**Provided data**
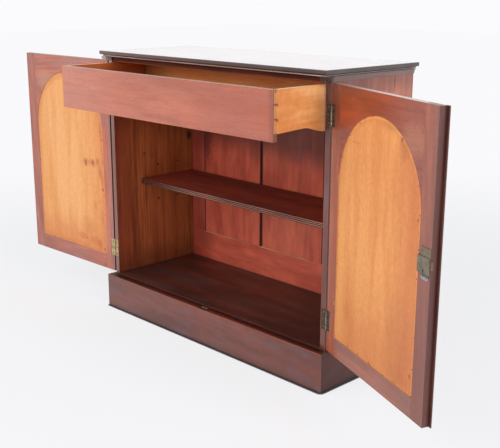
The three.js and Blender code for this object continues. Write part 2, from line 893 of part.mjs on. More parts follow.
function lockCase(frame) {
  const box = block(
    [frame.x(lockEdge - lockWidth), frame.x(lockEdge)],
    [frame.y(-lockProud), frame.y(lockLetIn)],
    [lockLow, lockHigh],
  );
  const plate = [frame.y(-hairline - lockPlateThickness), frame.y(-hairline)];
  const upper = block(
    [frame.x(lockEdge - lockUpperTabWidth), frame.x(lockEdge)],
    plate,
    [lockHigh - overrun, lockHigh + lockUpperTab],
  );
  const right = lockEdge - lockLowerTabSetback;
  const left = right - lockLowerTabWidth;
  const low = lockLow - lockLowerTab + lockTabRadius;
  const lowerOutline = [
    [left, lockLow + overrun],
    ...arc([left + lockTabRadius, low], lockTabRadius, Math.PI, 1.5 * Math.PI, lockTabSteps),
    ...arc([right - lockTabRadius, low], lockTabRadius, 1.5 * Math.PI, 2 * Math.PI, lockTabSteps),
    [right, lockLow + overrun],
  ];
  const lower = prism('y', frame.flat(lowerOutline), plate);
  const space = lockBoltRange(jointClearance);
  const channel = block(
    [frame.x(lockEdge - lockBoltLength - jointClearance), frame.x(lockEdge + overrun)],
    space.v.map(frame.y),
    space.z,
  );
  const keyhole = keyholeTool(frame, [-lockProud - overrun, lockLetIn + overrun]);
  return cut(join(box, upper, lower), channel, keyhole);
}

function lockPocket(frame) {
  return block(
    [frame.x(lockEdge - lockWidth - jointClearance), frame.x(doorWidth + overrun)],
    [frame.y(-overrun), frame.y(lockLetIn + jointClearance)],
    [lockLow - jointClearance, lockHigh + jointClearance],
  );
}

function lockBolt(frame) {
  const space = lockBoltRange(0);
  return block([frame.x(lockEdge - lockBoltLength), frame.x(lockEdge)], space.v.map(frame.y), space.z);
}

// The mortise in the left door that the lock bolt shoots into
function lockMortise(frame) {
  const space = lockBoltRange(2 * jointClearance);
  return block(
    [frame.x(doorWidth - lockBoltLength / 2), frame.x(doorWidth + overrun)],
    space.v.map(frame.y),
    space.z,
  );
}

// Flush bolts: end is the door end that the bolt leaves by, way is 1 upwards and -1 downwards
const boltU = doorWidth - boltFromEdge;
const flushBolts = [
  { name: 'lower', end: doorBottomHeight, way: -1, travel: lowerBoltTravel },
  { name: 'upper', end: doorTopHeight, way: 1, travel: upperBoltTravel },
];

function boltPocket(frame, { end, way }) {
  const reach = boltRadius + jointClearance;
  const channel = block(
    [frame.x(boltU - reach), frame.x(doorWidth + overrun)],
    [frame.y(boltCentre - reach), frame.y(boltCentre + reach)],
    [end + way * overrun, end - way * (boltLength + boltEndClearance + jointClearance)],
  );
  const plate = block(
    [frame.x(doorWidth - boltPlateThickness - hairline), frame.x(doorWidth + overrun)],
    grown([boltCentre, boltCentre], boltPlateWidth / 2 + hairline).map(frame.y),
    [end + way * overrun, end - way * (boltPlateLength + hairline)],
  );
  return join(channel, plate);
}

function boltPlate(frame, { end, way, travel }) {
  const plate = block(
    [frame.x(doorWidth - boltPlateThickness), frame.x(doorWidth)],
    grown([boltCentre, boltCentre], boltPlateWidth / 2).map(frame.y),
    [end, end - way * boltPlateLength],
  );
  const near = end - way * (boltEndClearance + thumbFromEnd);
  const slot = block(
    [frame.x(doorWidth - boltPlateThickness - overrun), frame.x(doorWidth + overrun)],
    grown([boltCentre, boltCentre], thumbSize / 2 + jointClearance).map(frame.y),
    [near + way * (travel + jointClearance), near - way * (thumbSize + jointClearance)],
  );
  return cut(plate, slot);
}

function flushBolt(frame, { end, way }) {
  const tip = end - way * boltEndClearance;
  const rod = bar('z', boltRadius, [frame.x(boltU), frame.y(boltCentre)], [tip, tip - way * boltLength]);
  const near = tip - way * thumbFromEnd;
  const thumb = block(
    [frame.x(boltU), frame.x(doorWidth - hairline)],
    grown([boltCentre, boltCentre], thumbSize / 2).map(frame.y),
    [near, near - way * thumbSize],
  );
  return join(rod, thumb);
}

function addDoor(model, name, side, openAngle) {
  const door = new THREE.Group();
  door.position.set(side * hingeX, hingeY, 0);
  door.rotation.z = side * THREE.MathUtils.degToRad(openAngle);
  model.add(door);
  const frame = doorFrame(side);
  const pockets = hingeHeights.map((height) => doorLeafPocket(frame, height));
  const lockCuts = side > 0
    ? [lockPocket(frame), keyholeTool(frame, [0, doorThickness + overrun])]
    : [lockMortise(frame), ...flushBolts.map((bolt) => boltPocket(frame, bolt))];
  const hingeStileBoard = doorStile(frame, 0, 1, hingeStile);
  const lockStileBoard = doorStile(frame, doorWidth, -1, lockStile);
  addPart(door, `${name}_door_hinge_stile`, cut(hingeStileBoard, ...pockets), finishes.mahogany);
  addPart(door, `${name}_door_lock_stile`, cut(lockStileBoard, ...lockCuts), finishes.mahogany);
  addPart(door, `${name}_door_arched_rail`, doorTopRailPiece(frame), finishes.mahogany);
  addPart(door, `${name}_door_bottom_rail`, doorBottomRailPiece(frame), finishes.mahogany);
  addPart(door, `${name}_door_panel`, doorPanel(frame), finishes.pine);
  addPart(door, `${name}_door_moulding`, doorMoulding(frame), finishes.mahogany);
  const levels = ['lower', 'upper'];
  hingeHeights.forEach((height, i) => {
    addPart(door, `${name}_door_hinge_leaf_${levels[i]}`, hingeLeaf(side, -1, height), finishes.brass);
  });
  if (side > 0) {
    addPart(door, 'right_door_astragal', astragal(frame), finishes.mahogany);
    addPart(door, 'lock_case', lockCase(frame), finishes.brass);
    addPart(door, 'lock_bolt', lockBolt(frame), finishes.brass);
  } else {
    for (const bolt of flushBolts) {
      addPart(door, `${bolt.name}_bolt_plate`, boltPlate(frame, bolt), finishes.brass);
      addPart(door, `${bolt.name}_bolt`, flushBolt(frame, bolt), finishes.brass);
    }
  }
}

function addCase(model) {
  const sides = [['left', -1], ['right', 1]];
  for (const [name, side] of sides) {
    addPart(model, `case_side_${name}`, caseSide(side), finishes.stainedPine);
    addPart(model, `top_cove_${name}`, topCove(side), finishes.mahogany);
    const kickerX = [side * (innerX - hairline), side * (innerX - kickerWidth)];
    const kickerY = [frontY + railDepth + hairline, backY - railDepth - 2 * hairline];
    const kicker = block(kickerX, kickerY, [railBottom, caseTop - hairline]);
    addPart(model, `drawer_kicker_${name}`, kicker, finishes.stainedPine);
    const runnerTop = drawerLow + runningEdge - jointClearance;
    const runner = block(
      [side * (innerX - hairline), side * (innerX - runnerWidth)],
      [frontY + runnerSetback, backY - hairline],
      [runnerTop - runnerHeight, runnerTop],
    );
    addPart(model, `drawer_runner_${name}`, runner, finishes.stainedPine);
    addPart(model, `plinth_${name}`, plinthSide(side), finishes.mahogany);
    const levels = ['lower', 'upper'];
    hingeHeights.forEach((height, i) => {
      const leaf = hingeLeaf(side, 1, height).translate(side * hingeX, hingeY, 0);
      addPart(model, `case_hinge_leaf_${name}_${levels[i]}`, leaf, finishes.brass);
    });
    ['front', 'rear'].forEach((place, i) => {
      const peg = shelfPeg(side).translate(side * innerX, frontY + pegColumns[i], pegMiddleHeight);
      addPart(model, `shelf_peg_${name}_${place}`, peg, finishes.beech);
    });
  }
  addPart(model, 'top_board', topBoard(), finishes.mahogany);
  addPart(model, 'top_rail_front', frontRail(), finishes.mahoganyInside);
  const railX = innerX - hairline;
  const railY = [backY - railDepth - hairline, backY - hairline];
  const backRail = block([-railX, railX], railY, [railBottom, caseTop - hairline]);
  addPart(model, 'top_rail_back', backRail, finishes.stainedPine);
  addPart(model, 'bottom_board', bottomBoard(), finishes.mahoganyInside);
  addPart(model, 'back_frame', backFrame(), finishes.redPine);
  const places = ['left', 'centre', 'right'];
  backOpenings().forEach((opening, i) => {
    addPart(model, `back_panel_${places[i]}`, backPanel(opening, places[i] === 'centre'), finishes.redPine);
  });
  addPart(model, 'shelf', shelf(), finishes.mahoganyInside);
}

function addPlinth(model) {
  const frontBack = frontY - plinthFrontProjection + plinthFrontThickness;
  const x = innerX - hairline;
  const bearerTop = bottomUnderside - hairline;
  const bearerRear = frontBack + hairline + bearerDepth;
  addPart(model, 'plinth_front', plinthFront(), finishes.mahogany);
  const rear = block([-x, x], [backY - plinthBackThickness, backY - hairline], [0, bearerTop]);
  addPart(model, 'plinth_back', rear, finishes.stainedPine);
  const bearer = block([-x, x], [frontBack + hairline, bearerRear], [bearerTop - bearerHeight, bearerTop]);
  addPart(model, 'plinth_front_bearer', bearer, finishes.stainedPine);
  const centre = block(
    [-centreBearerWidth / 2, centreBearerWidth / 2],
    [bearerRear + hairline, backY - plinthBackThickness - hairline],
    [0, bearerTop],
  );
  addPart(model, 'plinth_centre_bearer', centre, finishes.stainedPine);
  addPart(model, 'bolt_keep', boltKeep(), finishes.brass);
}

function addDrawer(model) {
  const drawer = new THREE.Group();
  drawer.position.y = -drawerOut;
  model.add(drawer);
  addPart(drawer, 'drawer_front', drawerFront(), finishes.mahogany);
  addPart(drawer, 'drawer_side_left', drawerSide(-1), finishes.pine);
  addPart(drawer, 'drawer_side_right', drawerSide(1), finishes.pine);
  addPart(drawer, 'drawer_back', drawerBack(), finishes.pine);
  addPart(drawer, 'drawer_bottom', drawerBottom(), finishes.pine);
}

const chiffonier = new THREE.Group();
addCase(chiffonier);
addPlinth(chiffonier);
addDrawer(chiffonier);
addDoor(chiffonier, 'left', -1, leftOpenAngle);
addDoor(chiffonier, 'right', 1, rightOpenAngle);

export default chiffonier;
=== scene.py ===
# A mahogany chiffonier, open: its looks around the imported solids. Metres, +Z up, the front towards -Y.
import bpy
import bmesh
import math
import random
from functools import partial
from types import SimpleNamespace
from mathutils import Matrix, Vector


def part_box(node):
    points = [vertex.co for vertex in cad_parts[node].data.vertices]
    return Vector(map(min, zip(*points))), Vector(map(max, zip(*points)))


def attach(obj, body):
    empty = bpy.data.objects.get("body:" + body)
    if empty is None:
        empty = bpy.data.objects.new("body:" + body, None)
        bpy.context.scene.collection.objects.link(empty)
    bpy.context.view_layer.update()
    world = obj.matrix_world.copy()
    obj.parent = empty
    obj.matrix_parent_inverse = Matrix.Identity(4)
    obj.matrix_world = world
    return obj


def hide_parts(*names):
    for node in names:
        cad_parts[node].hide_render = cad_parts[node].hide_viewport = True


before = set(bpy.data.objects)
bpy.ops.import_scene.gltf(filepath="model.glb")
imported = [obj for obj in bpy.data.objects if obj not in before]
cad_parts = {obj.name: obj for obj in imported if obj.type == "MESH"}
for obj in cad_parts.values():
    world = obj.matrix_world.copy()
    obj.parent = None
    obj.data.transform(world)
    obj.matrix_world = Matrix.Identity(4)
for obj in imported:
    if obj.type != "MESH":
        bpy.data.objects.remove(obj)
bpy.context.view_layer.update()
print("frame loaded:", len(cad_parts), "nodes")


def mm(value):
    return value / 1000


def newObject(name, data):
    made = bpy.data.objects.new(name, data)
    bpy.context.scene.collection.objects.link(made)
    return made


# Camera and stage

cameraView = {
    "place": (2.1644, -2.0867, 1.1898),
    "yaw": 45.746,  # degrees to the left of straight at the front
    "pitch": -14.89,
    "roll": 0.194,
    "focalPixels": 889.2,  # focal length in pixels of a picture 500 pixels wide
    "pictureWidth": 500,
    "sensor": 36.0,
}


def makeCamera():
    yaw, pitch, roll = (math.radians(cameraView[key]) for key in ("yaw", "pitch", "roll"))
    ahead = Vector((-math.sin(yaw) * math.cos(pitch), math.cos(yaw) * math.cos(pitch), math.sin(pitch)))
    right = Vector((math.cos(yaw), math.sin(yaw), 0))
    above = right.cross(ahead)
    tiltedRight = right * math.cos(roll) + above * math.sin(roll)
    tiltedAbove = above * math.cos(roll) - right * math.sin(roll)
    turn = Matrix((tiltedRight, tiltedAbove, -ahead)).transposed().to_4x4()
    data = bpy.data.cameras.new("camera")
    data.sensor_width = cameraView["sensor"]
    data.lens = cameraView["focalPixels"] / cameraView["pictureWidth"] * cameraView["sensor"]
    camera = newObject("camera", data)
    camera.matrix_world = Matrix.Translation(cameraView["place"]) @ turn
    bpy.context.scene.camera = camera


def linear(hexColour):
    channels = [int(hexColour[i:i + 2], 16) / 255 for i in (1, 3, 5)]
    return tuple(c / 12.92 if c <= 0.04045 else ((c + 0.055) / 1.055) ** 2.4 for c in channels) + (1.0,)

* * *

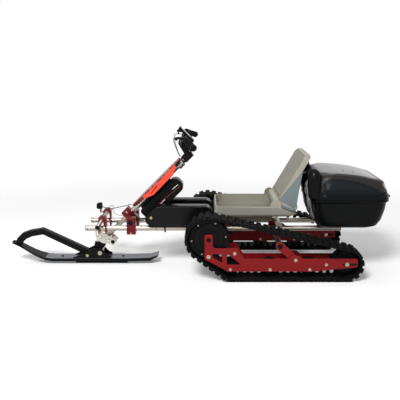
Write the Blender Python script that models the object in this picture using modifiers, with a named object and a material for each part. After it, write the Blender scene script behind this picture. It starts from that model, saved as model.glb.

**Written task**
Above are the records; from them, give again exactly the lines from the one containing "const chiffonier = new THREE.Group();" through the one containing "points = [vertex.co", both included.

**Solution below**
const chiffonier = new THREE.Group();
addCase(chiffonier);
addPlinth(chiffonier);
addDrawer(chiffonier);
addDoor(chiffonier, 'left', -1, leftOpenAngle);
addDoor(chiffonier, 'right', 1, rightOpenAngle);

export default chiffonier;
=== scene.py ===
# A mahogany chiffonier, open: its looks around the imported solids. Metres, +Z up, the front towards -Y.
import bpy
import bmesh
import math
import random
from functools import partial
from types import SimpleNamespace
from mathutils import Matrix, Vector


def part_box(node):
    points = [vertex.co for vertex in cad_parts[node].data.vertices]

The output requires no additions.